Audit exceptions and adjust by lane or customer

If you want to know how to prevent cargo tampering over the long term, pay close attention to exceptions. Which routes generate the most seal discrepancies? Which customers report damaged outer packaging? Which depots rely heavily on manual overrides? Patterns like these tell you where your controls are too light or too complicated.

Regular reviews should compare incidents against seal type, carrier, route, site and commodity. Sometimes the answer is upgrading from plastic to cable or bolt seals. Sometimes it is changing who applies the seal, improving camera placement or tightening receipting requirements. It depends on where the failure sits.

This is also where procurement and operations need to stay aligned. The lowest unit price is not always the lowest operating cost if the product creates rework, disputes or avoidable losses. Dependable supply matters as much as specification. Running short on the correct seal often leads teams to substitute whatever is available, and that is when standards slip.

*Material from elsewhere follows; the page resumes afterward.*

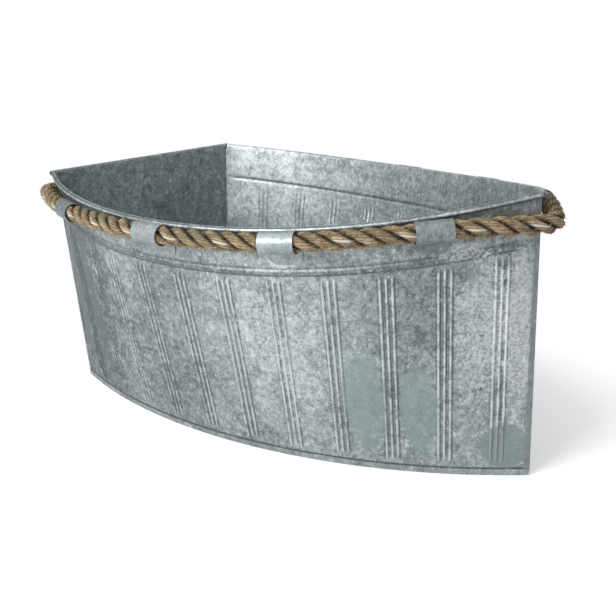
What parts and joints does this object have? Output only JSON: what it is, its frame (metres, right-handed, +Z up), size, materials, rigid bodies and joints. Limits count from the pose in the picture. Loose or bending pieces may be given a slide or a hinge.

For organisations that need both tamper evidence and better cargo visibility, a layered product mix usually works best - the right seal for the closure point, the right packaging for the item, and monitoring where the route justifies it. That is the practical path most operators take when they want stronger control without slowing the whole network.

If your current process only confirms tampering after the fact, it is worth tightening the points where cargo can be touched, transferred or quietly replaced. Prevention starts when every handoff leaves a clear trace and every discrepancy gets noticed early.